Chi ama si fida. E se l’altro non ti permette di farlo, vuol dire che c’è qualcosa che bisogna rivedere. Amare, verbo tra i più belli da coniugare ma difficile da mettere in pratica. L’amore non si compra. Non si ottiene con le minacce. L’amore si nutre di libertà. Liberamente due persone si mettono insieme. Liberamente decidono di rimanere insieme. Il denaro, la bellezza fisica, il potere, la giovane età possono concorrere a fare scoppiare la scintilla dell’amore ma da soli non bastano, se – liberamente! – l’altro non ti dice: «Ti amo». L’amore, come la vita, è fragile. Un fuoco che devi continuamente alimentare, con il dialogo, il rispetto, le attenzioni, la generosità, la fedeltà, la verità. Uno dei peggiori nemici di ogni amore è la menzogna. Nel momento che si insinua in un rapporto, piano piano ne rosicchia la sostanza. Potremmo continuare. Chi ama è disposto a dare la vita pur di far felice la persona amata.
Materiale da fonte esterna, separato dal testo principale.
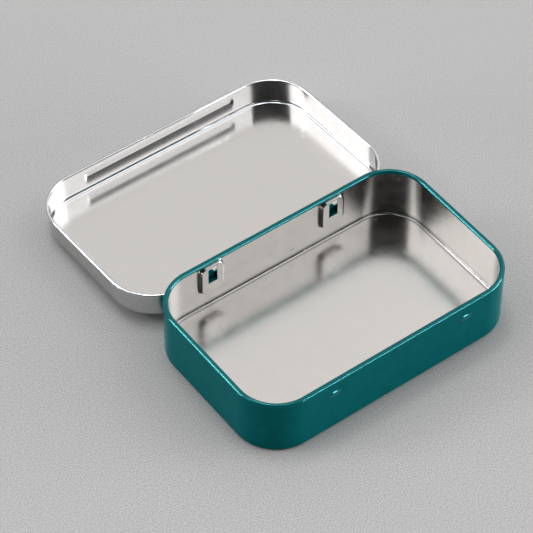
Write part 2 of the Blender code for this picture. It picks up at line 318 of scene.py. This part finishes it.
def outline(half_x, half_y, corner, front_x, back_x):
    """Columns round a rounded rectangle, counter-clockwise, as (x, y, normal x, normal y).

    front_x and back_x are the places along X of the columns on the front and back walls.
    """
    columns = []
    side_y = half_y - corner
    steps = max(1, round(2 * side_y / COARSE))
    for n in range(1, steps):
        columns.append((half_x, -side_y + 2 * side_y * n / steps, 1.0, 0.0))
    columns += corner_columns(half_x - corner, side_y, corner, 0)
    columns += [(x, half_y, 0.0, 1.0) for x in reversed(back_x[1:-1])]
    columns += corner_columns(corner - half_x, side_y, corner, 1)
    for n in range(1, steps):
        columns.append((-half_x, side_y - 2 * side_y * n / steps, -1.0, 0.0))
    columns += corner_columns(corner - half_x, -side_y, corner, 2)
    columns += [(x, -half_y, 0.0, -1.0) for x in front_x[1:-1]]
    columns += corner_columns(half_x - corner, -side_y, corner, 3)
    return columns


def corner_columns(centre_x, centre_y, radius, quarter):
    """Columns round one corner, which starts that many quarter turns from +X."""
    made = []
    for n in range(CORNER_STEPS + 1):
        angle = math.pi / 2 * (quarter + n / CORNER_STEPS)
        nx, ny = math.cos(angle), math.sin(angle)
        made.append((centre_x + radius * nx, centre_y + radius * ny, nx, ny))
    return made


def arc(centre, radius, start, sweep, steps):
    """Points along an arc, both ends included."""
    angles = [start + sweep * n / steps for n in range(steps + 1)]
    return [(centre[0] + radius * math.cos(a), centre[1] + radius * math.sin(a)) for a in angles]


def curl_sweep(radius):
    """Turn of a curl that stops a slit's width short of its own wall."""
    return math.acos((radius - SHEET - CURL_SLIT) / radius) - 2 * math.pi


def wall_heights(low, high, marks):
    """Heights up a wall, both ends included, one on each mark."""
    count = round((high - low) / WALL_STEP)
    places = [low + (high - low) * n / count for n in range(count + 1)]
    for mark in marks:
        nearest = min(range(1, count), key=lambda n: abs(places[n] - mark))
        places[nearest] = mark
    return places


def base_section():
    """Outer and inner rows of the base's sheet as (inset, height), from underside to floor."""
    foot = (BASE_FOOT, BASE_FOOT)
    curl = (BASE_CURL, base_height - BASE_CURL)
    sweep = curl_sweep(BASE_CURL)
    heights = wall_heights(BASE_FOOT, curl[1], (WINDOW_BOTTOM, WINDOW_TOP))[1:-1]
    outer = [(BASE_FOOT + PANEL_LEDGE, 0.0)]
    outer += arc(foot, BASE_FOOT, -math.pi / 2, -math.pi / 2, FOOT_STEPS)
    outer += [(0.0, z) for z in heights]
    outer += arc(curl, BASE_CURL, math.pi, sweep, CURL_STEPS)
    inner = arc(curl, BASE_CURL - SHEET, math.pi + sweep, -sweep, CURL_STEPS)
    inner += [(SHEET, z) for z in reversed(heights)]
    inner += arc(foot, BASE_FOOT - SHEET, math.pi, math.pi / 2, FOOT_STEPS)
    inner += [(BASE_FOOT + PANEL_LEDGE, SHEET)]
    return outer, inner


def lid_section():
    """Outer and inner rows of the closed lid's sheet as (inset, height), from its top to its lining."""
    edge = (LID_EDGE, lid_top - LID_EDGE)
    curl = (SHEET - LID_CURL, lid_rim + LID_CURL)
    sweep = curl_sweep(LID_CURL)
    heights = wall_heights(axis_z, edge[1], (lid_window_low, lid_window_high))[1:-1]
    outer = [(LID_EDGE + PANEL_LEDGE, lid_top)]
    outer += arc(edge, LID_EDGE, math.pi / 2, math.pi / 2, FOOT_STEPS)
    outer += [(0.0, z) for z in reversed(heights)]
    outer += arc(curl, LID_CURL - SHEET, 0, sweep, CURL_STEPS)
    inner = arc(curl, LID_CURL, sweep, -sweep, CURL_STEPS)
    inner += [(SHEET, z) for z in heights]
    inner += arc(edge, LID_EDGE - SHEET, math.pi, -math.pi / 2, FOOT_STEPS)
    inner += [(LID_EDGE + PANEL_LEDGE, lid_top - SHEET)]
    return outer, inner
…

Che differenza abissale tra chi dona la sua vita e chi invece la distrugge, la vita. “Ti amo troppo, se non puoi essere mia non sarai di nessuno”. No. “Ti uccido perché non ti ho mai amato. Non ho mai imparato ad amare. Ti ammazzo perché sono incapace di gestire il malessere che mi viene dal tuo rifiuto. Ti massacro perché il mio orgoglio non mi permette di accettare una sconfitta dovuta al mio non sapere amare”. Non sto negando che il rifiuto della donna di cui sei innamorato non ti faccia soffrire. Non sto dicendo questo. Dico invece che occorre imparare a convivere anche con le sconfitte che la vita ci presenta o ci potrebbe presentare. Nessuna donna è “mia” se lei – liberamente – non mi dice “sono tua”.
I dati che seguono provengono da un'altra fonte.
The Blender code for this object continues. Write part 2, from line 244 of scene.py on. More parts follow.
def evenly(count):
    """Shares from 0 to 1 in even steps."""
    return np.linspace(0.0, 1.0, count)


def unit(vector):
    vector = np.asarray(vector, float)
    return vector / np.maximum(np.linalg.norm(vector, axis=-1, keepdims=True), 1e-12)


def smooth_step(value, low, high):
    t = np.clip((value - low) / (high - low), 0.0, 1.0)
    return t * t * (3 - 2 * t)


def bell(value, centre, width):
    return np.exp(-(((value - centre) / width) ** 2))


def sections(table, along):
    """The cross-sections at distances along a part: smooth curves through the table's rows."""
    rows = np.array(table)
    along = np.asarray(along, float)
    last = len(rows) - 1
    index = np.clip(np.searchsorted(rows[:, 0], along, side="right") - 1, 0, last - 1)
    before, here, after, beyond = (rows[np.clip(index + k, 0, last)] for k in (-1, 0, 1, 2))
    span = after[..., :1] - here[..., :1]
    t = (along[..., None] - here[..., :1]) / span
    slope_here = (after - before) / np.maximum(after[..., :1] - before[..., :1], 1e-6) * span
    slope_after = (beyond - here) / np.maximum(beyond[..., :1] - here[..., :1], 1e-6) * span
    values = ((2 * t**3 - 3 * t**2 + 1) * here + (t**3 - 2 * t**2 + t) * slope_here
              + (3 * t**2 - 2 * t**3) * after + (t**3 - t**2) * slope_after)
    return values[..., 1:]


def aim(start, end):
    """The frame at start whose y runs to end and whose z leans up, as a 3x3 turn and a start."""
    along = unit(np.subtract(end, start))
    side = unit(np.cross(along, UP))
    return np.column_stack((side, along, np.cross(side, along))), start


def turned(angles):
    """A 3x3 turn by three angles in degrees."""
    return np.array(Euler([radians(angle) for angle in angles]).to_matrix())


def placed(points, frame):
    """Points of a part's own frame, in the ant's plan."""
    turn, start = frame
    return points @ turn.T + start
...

Cara Martina, cara ragazzina che ti stavi affacciando nel mondo dorato e pericoloso del rapporto a due, il tuo nome va ad aggiungersi alla lunga lista delle donne uccise da chi diceva di amarle, da chi era convinto che senza di loro non avrebbero più potuto vivere. Tutte fandonie, perché adesso Alessio, Filippo, e tanti altri che si sono macchiati dei delitti orrendi delle “loro” donne, stanno continuando a vivere senza di loro, e per giunta in carcere. Di tutte, però, tu sei la più giovane. Non ti offendere, Martina, se sento il bisogno di chiamarti bambina. Per questo motivo sono alla ricerca del nome da dare al tuo assassinio. Femminicidio mi pare troppo per te che eri solo una ragazzina.